▶ **Information provided**:
---+---
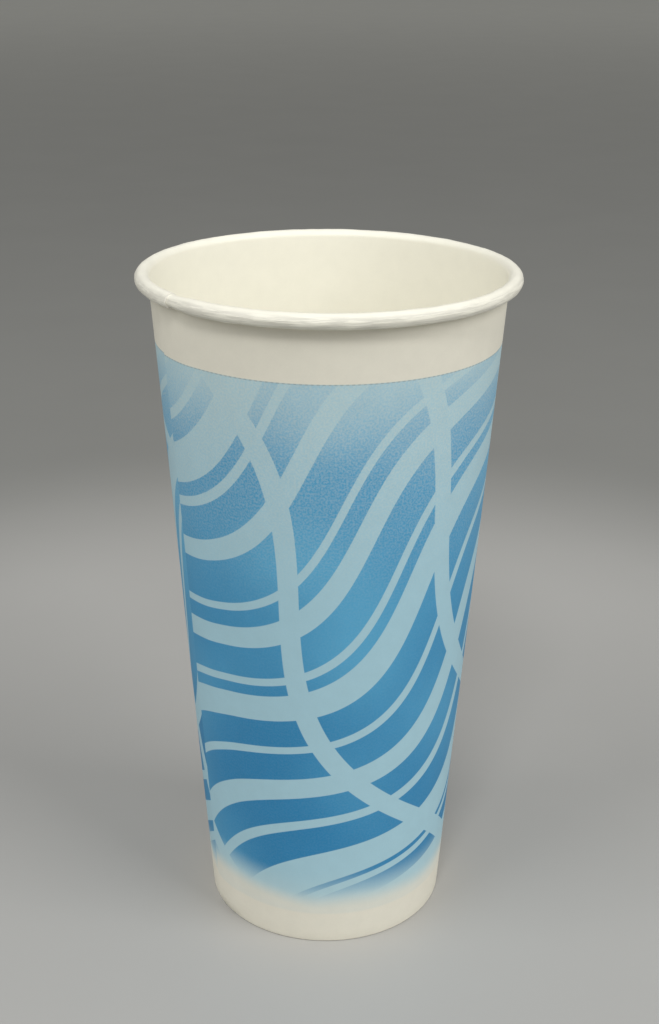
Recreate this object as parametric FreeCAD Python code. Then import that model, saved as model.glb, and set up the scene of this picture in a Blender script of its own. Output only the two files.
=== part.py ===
import FreeCAD
import Part
import math
import os

# Tall tapered paper drinking cup, in millimetres.
# The axis is +Z and the foot stands on z = 0.
# Azimuths are in degrees from +X, counter-clockwise from above.

# Overall sizes
cup_height = 168.0
rim_outer_diameter = 90.0
foot_outer_diameter = 61.0

# Paper
wall_sheet = 0.4
base_sheet = 0.35
glue_gap = 0.05

# Rolled rim: a large outer turn that tightens into a tail
rim_roll_radius = 1.75
rim_tail_radius = 0.85
rim_tail_sweep = 110.0

# Foot: the wall is folded inwards and up, round the skirt of the base
hem_height = 7.5
foot_corner_radius = 0.3

# Base: a disc with a skirt that points down
base_recess = 9.0
base_bend_radius = 1.0

# Side seam: the outer end of the blank lies over the inner end
seam_azimuth = 206.5
lap_angle = 9.5
ramp_angle = 4.0
ramp_clearance = 0.05

# Directions
ORIGIN = FreeCAD.Vector(0, 0, 0)
AXIS = FreeCAD.Vector(0, 0, 1)
FULL_TURN = 360.0
DOWN = -90.0
UP = 90.0

# Wall: its slant is tangent to the rolled rim
foot_radius = foot_outer_diameter / 2
roll_r = rim_outer_diameter / 2 - rim_roll_radius
roll_z = cup_height - rim_roll_radius
roll_reach = roll_r - foot_radius
slant = (math.acos((rim_roll_radius - wall_sheet) / math.hypot(roll_reach, roll_z))
         - math.atan2(roll_z, roll_reach))
outwards = -math.degrees(slant)
inwards = outwards - FULL_TURN / 2

# Foot channel that holds the skirt of the base
channel_width = base_sheet + 2 * glue_gap
channel_floor = wall_sheet + channel_width / 2
hem_near = -channel_width
hem_far = hem_near - wall_sheet

# Ends of the side seam
lap_end_azimuth = seam_azimuth + lap_angle
ramp_end_azimuth = lap_end_azimuth + ramp_angle


def point(r, z):
    """A point of the section, in the plane of the axis and +X."""
    return FreeCAD.Vector(r, 0, z)


def layer_point(z, depth):
    """A point at height z and at a depth measured outwards from the wall's inner face."""
    outer_face = foot_radius + z * math.tan(slant)
    return point(outer_face + (depth - wall_sheet) / math.cos(slant), z)


def arc(centre, radius, start, end):
    """An arc of the section between two angles in degrees."""
    spots = []
    for degrees in (start, (start + end) / 2, end):
        angle = math.radians(degrees)
        spots.append(centre + point(radius * math.cos(angle), radius * math.sin(angle)))
    return Part.Arc(*spots).toShape()


def outline(steps):
    """A closed wire through arcs and corner points in turn, with straight lines between them."""
    edges = []
    for step, following in zip(steps, steps[1:] + steps[:1]):
        leave = step
        if isinstance(step, Part.Edge):
            edges.append(step)
            leave = step.lastVertex(True).Point
        reach = following
        if isinstance(following, Part.Edge):
            reach = following.firstVertex(True).Point
        if not leave.isEqual(reach, FreeCAD.Base.Precision.confusion()):
            edges.append(Part.LineSegment(leave, reach).toShape())
    return Part.Wire(edges)


def rim_turn(depth, start, end):
    """The outer turn of the rolled rim, at a depth in the sheet."""
    return arc(point(roll_r, roll_z), rim_roll_radius - depth, start, end)


def rim_tail(depth, start, end):
    """The tighter tail that ends inside the roll."""
    tail_z = roll_z - rim_roll_radius + rim_tail_radius
    return arc(point(roll_r, tail_z), rim_tail_radius - depth, start, end)


def foot_corner(depth, side, start, end):
    """A rounded corner of the foot, where a face at some depth meets the ground."""
    face = layer_point(foot_corner_radius, depth)
    centre = face + point(side * foot_corner_radius / math.cos(slant), 0)
    return arc(centre, foot_corner_radius, start, end)


def wall_section():
    """One sheet: hem, fold at the foot, wall and rolled rim."""
    tail_end = DOWN - rim_tail_sweep
    channel = layer_point(channel_floor, -channel_width / 2)
    return outline([
        rim_turn(0, inwards + FULL_TURN, DOWN),
        rim_tail(0, DOWN, tail_end),
        rim_tail(wall_sheet, tail_end, DOWN),
        rim_turn(wall_sheet, DOWN, inwards + FULL_TURN),
        foot_corner(wall_sheet, -1, outwards, DOWN),
        foot_corner(hem_far, 1, DOWN, inwards),
        layer_point(hem_height, hem_far),
        layer_point(hem_height, hem_near),
        arc(channel, channel_width / 2, inwards, outwards),
    ])


def wall_layer(near, far, bottom):
    """A layer between two depths that follows the wall and the outer turn of the rim."""
    return outline([
        layer_point(bottom, near),
        rim_turn(near, inwards + FULL_TURN, DOWN),
        rim_turn(far, DOWN, inwards + FULL_TURN),
        layer_point(bottom, far),
    ])


def hem_layer(near, far):
    """A layer between two depths along the hem."""
    return outline([
        layer_point(foot_corner_radius, near),
        layer_point(hem_height, near),
        layer_point(hem_height, far),
        layer_point(foot_corner_radius, far),
    ])


def turned(shape, azimuth):
    copy = shape.copy()
    copy.rotate(ORIGIN, AXIS, azimuth)
    return copy


def carried_round(section, azimuth, sweep):
    """A section carried round the axis from an azimuth."""
    return turned(Part.Face(section), azimuth).revolve(ORIGIN, AXIS, sweep)


def ramp(lap_section, faded_section):
    """A body that fades from the end of the lap to the end of the ramp."""
    stations = [turned(lap_section, lap_end_azimuth), turned(faded_section, ramp_end_azimuth)]
    return Part.makeLoft(stations, True, True)


def lap(lap_section, faded_section):
    """The second sheet over the lap, with the ramp where it falls back to one sheet."""
    return carried_round(lap_section, seam_azimuth, lap_angle).fuse(ramp(lap_section, faded_section))


def cup_wall():
    """The wrapped blank: one sheet all round, doubled at the side seam."""
    root = wall_sheet / 2
    faded = wall_sheet - ramp_clearance
    sheet = carried_round(wall_section(), 0, FULL_TURN)
    outer_lap = lap(wall_layer(root, 2 * wall_sheet, foot_corner_radius),
                    wall_layer(root, faded, foot_corner_radius))
    hem_lap = lap(hem_layer(hem_near - root, hem_far - wall_sheet),
                  hem_layer(hem_near - root, hem_far + ramp_clearance))
    inner_step = ramp(wall_layer(-wall_sheet, wall_sheet, base_recess),
                      wall_layer(-wall_sheet, -ramp_clearance, base_recess))
    return sheet.fuse([outer_lap, hem_lap]).cut(inner_step).removeSplitter()


def cup_base():
    """A disc whose edge is bent down into a skirt, held between wall and hem."""
    base_top = base_recess + base_sheet
    skirt_face = -glue_gap
    skirt_back = skirt_face - base_sheet
    bend_z = base_top - base_bend_radius
    bend = layer_point(bend_z, skirt_face) - point(base_bend_radius / math.cos(slant), 0)
    section = outline([
        point(0, base_recess),
        arc(bend, base_bend_radius - base_sheet, UP, outwards),
        layer_point(channel_floor, skirt_back),
        layer_point(channel_floor, skirt_face),
        arc(bend, base_bend_radius, outwards, UP),
        point(0, base_top),
    ])
    return carried_round(section, 0, FULL_TURN)


def main():
    os.makedirs("parts", exist_ok=True)
    pieces = {"cup_wall": cup_wall(), "cup_base": cup_base()}
    for name, piece in pieces.items():
        solid = piece.Solids[0]
        print(name, piece.isValid(), len(piece.Solids), round(solid.Volume, 1), solid.BoundBox)
        solid.exportStep(os.path.join("parts", name + ".step"))


main()
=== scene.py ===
import math

import bmesh
import bpy
from bpy.props import FloatProperty, FloatVectorProperty, IntProperty, PointerProperty
from bpy.types import Operator, Panel, PropertyGroup
from mathutils import Matrix, Quaternion, Vector, noise


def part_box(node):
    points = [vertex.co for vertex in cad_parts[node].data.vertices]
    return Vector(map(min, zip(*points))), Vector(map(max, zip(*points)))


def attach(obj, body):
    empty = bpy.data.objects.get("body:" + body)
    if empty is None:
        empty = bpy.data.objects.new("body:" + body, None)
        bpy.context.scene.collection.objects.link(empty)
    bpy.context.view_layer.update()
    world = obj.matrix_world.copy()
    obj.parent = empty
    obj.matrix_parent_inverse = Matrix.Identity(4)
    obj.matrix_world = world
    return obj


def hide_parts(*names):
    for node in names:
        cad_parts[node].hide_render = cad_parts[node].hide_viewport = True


bl_info = {
    "name": "Tapered Paper Cup",
    "version": (1, 0, 0),
    "blender": (4, 5, 0),
    "location": "View3D > Sidebar > Paper Cup",
    "description": "Builds a printed paper cup with a lapped side seam, a rolled rim and a folded foot",
    "category": "Add Mesh",
}

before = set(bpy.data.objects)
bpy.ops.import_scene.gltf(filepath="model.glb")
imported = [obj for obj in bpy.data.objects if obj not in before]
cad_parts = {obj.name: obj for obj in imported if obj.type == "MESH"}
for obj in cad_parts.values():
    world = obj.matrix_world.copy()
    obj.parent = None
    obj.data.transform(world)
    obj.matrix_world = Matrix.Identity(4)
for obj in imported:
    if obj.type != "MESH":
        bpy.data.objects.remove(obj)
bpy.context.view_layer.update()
WALL_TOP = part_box("cup_wall")[1]
BASE_LOW, BASE_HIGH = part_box("cup_base")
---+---
▶ **What the exercise asks**: From the opening line of the data above through the line that contains "inwards = outwards - FULL_TURN / 2", please print each line as it stands and only those lines.

▶ **Task output**:
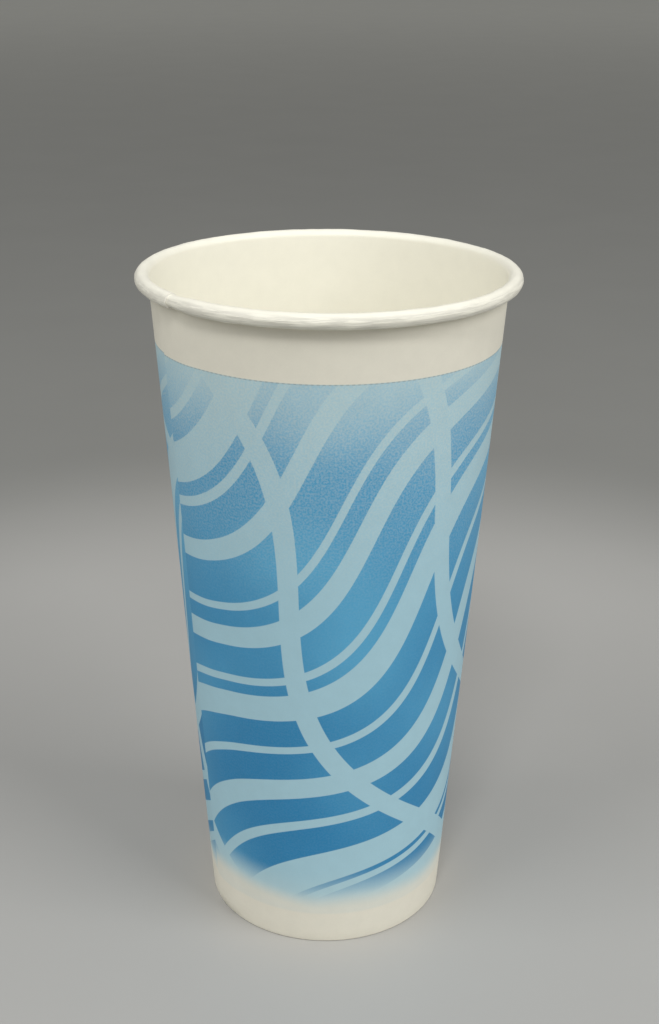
Recreate this object as parametric FreeCAD Python code. Then import that model, saved as model.glb, and set up the scene of this picture in a Blender script of its own. Output only the two files.
=== part.py ===
import FreeCAD
import Part
import math
import os

# Tall tapered paper drinking cup, in millimetres.
# The axis is +Z and the foot stands on z = 0.
# Azimuths are in degrees from +X, counter-clockwise from above.

# Overall sizes
cup_height = 168.0
rim_outer_diameter = 90.0
foot_outer_diameter = 61.0

# Paper
wall_sheet = 0.4
base_sheet = 0.35
glue_gap = 0.05

# Rolled rim: a large outer turn that tightens into a tail
rim_roll_radius = 1.75
rim_tail_radius = 0.85
rim_tail_sweep = 110.0

# Foot: the wall is folded inwards and up, round the skirt of the base
hem_height = 7.5
foot_corner_radius = 0.3

# Base: a disc with a skirt that points down
base_recess = 9.0
base_bend_radius = 1.0

# Side seam: the outer end of the blank lies over the inner end
seam_azimuth = 206.5
lap_angle = 9.5
ramp_angle = 4.0
ramp_clearance = 0.05

# Directions
ORIGIN = FreeCAD.Vector(0, 0, 0)
AXIS = FreeCAD.Vector(0, 0, 1)
FULL_TURN = 360.0
DOWN = -90.0
UP = 90.0

# Wall: its slant is tangent to the rolled rim
foot_radius = foot_outer_diameter / 2
roll_r = rim_outer_diameter / 2 - rim_roll_radius
roll_z = cup_height - rim_roll_radius
roll_reach = roll_r - foot_radius
slant = (math.acos((rim_roll_radius - wall_sheet) / math.hypot(roll_reach, roll_z))
         - math.atan2(roll_z, roll_reach))
outwards = -math.degrees(slant)
inwards = outwards - FULL_TURN / 2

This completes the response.